Skip to main content
Publication

Fit Fly: A Case Study of Interconnect Innovation through Parallel Simulation

Authors

McGlohon, Neil; Wolfe, Noah; Mubarak, Misbah; Carothers, Christopher

Abstract

To meet the demand for exascale-level performance from high-performance computing (HPC) interconnects, many system architects are turning to simulation results for accurate and reliable predictions of the performance of prospective technologies. Testing full-scale networks with a variety of benchmarking tools, including synthetic workloads and application traces, can give crucial insight into what ideas are most promising without needing to physically construct a test network. While flexible, however, this approach is extremely compute time intensive.

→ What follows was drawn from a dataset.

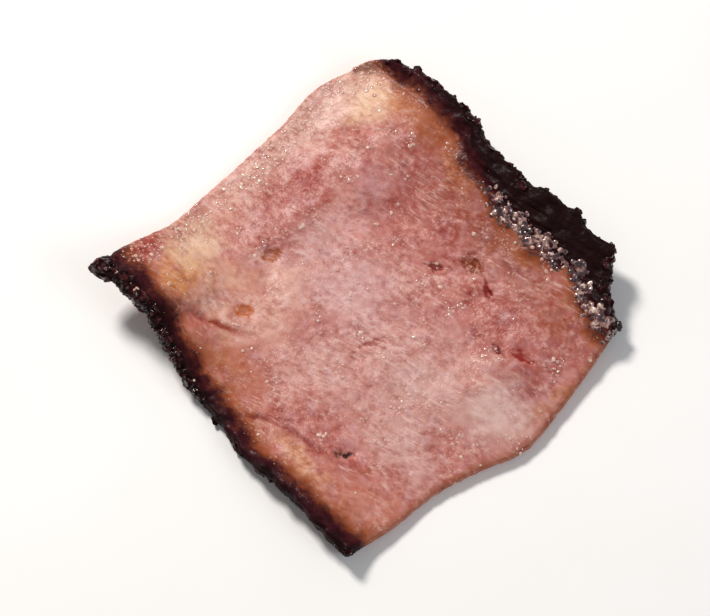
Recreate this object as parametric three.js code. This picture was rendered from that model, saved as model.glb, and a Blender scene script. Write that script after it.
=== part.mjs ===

We address this time complexity challenge through the use of large-scale, optimistic parallel simulation that ultimately leads to faster HPC network architecture innovations. In this paper we demonstrate this innovation capability through a real-world network design case study. Specifically, we have simulated and compared four extreme-scale interconnects: Dragonfly, Megafly, Slim Fly, and a new dual-rail-dual-plane variation of the Slim Fly network topology. We present this new variant of Slim Fly, dubbed Fit Fly, to show how interconnect innovation and evaluation-beyond what is possible through analytic methods-can be achieved through parallel simulation. We validate and compare the model with various network designs using the CODES interconnect simulation framework. By running large-scale simulations in a parallel environment, we are able to quickly generate reliable performance results that can help network designers break ground on the next generation of high-performance network designs.